WRITTEN INSTRUCTION: The entries below contain a line with "Write part 4" and a line with "light each is.". Quote exactly those two lines and all lines between them.

DATASET:
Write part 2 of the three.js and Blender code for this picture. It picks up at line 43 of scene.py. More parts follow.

...

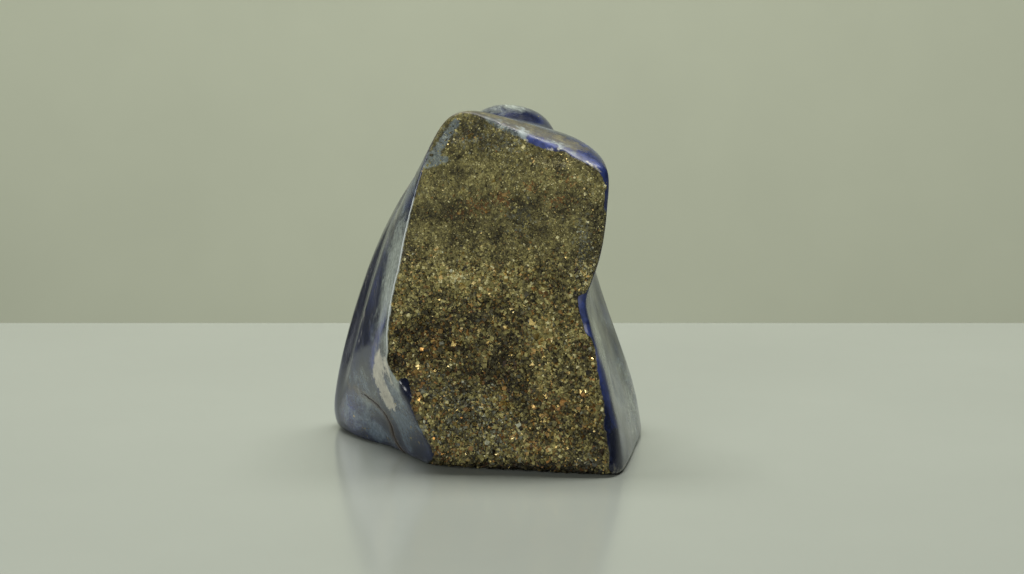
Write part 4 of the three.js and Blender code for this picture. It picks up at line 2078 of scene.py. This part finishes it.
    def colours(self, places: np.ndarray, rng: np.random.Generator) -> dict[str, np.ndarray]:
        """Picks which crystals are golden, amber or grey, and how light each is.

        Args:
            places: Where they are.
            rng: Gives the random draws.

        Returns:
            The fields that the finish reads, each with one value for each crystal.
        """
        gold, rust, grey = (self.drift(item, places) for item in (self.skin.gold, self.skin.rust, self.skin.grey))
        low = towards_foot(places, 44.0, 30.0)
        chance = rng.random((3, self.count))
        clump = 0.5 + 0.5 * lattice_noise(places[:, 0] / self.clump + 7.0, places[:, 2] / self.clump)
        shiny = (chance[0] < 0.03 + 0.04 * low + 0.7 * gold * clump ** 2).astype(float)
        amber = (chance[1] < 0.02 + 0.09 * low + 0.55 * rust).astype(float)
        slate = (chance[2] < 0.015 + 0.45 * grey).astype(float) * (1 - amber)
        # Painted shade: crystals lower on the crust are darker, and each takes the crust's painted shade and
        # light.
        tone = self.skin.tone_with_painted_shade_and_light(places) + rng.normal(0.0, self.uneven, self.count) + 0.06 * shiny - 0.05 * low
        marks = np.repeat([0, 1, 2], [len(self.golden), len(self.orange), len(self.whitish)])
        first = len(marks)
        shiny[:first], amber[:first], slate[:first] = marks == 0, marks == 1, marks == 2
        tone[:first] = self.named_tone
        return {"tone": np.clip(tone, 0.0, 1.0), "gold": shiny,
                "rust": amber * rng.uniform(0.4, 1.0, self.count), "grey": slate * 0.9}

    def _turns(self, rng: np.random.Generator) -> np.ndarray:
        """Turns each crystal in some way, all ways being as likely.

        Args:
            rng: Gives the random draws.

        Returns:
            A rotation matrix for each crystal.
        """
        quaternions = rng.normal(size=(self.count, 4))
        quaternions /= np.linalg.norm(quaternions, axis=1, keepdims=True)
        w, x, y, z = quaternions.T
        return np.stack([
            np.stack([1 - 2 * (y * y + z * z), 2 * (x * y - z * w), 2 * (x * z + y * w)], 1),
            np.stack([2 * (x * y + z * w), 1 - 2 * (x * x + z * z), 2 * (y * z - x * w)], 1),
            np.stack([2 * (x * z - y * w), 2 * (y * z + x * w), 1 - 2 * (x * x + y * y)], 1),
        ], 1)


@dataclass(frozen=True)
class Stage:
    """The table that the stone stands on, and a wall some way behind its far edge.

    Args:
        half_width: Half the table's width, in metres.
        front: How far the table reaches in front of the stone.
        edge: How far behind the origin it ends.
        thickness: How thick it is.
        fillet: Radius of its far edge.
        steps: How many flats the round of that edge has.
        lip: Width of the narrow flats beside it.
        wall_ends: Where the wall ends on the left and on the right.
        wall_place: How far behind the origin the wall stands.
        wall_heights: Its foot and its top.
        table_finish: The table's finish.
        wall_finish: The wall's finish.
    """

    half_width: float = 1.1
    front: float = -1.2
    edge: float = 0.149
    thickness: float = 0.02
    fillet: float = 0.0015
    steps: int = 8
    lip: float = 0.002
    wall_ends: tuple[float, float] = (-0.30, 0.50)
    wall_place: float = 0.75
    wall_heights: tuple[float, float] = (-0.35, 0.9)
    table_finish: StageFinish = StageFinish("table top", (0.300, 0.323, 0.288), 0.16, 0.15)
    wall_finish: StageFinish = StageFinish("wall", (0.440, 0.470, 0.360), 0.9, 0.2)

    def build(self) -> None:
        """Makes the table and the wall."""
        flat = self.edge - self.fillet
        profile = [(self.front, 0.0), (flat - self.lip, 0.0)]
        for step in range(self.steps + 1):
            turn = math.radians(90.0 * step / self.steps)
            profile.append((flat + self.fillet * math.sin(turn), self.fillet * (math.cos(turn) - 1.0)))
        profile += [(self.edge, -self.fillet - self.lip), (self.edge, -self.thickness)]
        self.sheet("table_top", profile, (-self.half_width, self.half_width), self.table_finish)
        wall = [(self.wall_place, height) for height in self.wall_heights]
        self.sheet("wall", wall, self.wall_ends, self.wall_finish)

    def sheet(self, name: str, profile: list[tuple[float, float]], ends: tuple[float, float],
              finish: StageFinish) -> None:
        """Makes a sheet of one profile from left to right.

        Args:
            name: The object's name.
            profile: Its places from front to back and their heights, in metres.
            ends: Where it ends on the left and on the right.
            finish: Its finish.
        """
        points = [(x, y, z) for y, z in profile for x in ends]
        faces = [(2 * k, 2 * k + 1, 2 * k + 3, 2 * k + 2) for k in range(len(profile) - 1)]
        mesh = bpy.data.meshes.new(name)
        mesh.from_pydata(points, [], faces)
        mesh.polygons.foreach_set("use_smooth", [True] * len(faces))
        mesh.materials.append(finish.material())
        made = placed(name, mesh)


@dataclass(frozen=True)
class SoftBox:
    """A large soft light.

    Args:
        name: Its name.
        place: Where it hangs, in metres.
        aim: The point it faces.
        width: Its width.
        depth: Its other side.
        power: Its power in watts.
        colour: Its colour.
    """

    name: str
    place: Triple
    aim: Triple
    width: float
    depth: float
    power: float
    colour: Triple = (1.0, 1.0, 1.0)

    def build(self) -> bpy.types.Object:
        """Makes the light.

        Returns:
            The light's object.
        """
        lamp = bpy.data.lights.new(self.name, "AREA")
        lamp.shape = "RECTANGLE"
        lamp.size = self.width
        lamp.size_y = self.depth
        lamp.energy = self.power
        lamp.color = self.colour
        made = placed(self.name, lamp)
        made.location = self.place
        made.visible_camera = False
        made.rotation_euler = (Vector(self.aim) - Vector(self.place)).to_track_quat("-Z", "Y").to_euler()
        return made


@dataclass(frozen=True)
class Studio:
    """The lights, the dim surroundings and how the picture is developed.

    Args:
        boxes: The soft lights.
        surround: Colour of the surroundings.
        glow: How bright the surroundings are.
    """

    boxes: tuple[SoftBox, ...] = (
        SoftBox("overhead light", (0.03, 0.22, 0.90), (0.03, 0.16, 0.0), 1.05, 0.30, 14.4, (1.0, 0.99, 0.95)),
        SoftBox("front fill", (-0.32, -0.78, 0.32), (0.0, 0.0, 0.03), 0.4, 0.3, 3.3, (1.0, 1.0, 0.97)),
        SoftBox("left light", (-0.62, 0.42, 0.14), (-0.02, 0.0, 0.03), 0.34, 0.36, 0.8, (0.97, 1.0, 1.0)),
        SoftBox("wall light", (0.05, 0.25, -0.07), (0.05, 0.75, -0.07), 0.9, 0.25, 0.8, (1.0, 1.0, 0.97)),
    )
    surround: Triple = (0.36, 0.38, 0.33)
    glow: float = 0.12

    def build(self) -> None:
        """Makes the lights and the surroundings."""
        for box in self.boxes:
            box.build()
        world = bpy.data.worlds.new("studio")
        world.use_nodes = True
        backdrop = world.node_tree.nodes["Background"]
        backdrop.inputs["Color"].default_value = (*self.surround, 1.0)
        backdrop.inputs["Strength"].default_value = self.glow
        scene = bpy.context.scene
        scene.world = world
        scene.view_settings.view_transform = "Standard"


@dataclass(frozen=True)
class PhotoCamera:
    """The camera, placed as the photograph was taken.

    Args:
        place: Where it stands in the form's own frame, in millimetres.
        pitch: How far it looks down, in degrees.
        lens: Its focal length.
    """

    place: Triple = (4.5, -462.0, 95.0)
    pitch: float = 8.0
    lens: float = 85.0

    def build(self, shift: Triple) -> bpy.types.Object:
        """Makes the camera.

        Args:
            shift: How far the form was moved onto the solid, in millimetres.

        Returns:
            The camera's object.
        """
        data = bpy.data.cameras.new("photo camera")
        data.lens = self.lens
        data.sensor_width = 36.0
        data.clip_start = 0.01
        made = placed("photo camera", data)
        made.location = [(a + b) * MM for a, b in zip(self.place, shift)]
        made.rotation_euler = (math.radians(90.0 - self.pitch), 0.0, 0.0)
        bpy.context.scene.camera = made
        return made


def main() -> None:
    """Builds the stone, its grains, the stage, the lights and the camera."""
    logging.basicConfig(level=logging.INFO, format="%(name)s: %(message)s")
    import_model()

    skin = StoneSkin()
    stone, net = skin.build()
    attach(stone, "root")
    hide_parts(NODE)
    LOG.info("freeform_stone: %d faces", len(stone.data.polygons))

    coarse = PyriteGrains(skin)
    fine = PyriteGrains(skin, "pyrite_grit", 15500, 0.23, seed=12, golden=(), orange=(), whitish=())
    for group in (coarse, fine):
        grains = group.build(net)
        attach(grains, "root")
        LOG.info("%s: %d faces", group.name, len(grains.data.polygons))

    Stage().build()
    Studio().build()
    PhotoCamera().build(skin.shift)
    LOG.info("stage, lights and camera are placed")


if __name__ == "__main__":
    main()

WORKED ANSWER:
Write part 4 of the three.js and Blender code for this picture. It picks up at line 2078 of scene.py. This part finishes it.
    def colours(self, places: np.ndarray, rng: np.random.Generator) -> dict[str, np.ndarray]:
        """Picks which crystals are golden, amber or grey, and how light each is.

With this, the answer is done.